Evidence artefact: Canary test results with pass/fail by threat category, run frequency, and gap identification.

Layer 2: Model-as-Judge verification

The Judge layer evaluates outputs that guardrails can't catch: subtle reasoning failures, unwarranted confidence, inter-agent inconsistency.

Pattern: Judge calibration

Regularly test the Judge with labelled examples:

  • Outputs from complete data (should pass)
  • Outputs from incomplete data that look identical (should fail)
  • Outputs with inflated confidence markers (should flag)

Track the Judge's true positive and false positive rates. If the Judge can't distinguish complete from incomplete reasoning, it needs recalibration.

Evidence artefact: Judge calibration report with sensitivity/specificity by failure mode.

When the Judge can be fooled

The AIRS framework includes a dedicated section on when the Judge can be fooled. Key risk: if the Judge evaluates the text of Agent B's output without access to Agent B's retrieval metadata, it will be fooled by the same well-formatted output that fooled Agent C. The Judge must have access to reasoning-basis metadata, not just output text.

Layer 3: Human oversight verification

Human oversight is the last line of defence. Verification is about proving humans have the information they need to actually catch failures:

Pattern: Decision audit

Review a sample of human oversight decisions:

  • Did the human reviewer have access to retrieval completeness data?
  • When retrieval was incomplete, did the reviewer catch it?
  • How long did the reviewer spend: enough to check reasoning basis, or just enough to skim the output?

Evidence artefact: Human review audit with time-to-decision, information availability, and catch rate for known failure conditions.


Chain-level verification

Beyond per-layer verification, you need evidence that the chain as a whole maintains integrity:

The chain integrity test

Define a set of end-to-end test cases that exercise the entire chain with known-good and known-bad inputs:

  1. Complete data, correct decision (baseline): the chain should approve
  2. Incomplete data, plausible output (the Phantom Compliance case): the chain should escalate or reject
  3. Complete data, edge case (a borderline trade that requires nuanced judgement): the chain should escalate for human review
  4. Stale data, correct format (data that was valid yesterday but isn't today): the chain should detect the staleness

Run these tests regularly, not just at deployment, but on a schedule.
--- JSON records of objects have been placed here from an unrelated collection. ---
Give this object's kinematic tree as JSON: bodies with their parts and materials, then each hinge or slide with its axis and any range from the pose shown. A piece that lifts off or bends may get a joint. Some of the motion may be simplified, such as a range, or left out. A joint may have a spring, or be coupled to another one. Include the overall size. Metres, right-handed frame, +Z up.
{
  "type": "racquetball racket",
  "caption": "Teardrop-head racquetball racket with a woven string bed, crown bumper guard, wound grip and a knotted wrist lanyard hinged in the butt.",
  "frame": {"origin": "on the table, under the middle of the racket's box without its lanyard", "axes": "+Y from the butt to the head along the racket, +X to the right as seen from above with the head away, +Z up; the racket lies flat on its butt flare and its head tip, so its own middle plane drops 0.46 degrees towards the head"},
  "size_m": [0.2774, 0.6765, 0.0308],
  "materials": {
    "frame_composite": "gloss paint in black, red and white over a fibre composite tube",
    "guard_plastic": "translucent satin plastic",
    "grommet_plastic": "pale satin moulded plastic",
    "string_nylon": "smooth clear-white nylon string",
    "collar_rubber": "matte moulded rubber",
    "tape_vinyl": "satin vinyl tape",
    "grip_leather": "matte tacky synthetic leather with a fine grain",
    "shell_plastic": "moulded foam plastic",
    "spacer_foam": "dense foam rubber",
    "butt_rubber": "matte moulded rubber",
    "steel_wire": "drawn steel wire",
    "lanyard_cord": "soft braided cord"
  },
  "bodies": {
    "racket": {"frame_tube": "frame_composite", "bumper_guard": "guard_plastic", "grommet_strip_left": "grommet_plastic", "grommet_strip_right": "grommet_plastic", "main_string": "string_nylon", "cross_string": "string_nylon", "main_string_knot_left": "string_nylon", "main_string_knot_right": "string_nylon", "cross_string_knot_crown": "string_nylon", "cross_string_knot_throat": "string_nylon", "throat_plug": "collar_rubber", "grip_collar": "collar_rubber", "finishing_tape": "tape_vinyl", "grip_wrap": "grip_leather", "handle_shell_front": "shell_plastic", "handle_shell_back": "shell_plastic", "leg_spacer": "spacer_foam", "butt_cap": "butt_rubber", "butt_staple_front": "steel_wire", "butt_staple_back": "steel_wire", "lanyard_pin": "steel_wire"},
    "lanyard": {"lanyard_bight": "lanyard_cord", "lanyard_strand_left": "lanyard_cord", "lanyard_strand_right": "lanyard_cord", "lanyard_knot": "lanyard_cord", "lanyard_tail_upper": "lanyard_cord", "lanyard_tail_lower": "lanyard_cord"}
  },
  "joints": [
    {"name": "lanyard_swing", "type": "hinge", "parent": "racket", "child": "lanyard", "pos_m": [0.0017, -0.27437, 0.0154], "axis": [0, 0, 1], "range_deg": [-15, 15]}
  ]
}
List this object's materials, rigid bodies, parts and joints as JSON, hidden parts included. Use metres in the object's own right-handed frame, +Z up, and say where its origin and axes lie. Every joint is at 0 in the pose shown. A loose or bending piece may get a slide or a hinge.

Agent behaviour can drift as models are updated, data sources change, or context patterns shift.

Evidence artefact: Chain integrity test results, run weekly, with trend analysis on catch rates.


The verification principle: A control is only as good as your evidence that it works against your actual threat model. Deployment evidence proves you spent the money. Coverage evidence proves it was worth spending.


Reflection

If you were asked to demonstrate that your AI pipeline's controls would catch a Phantom Compliance-style failure, what evidence would you present? Could you show coverage evidence, not just deployment evidence?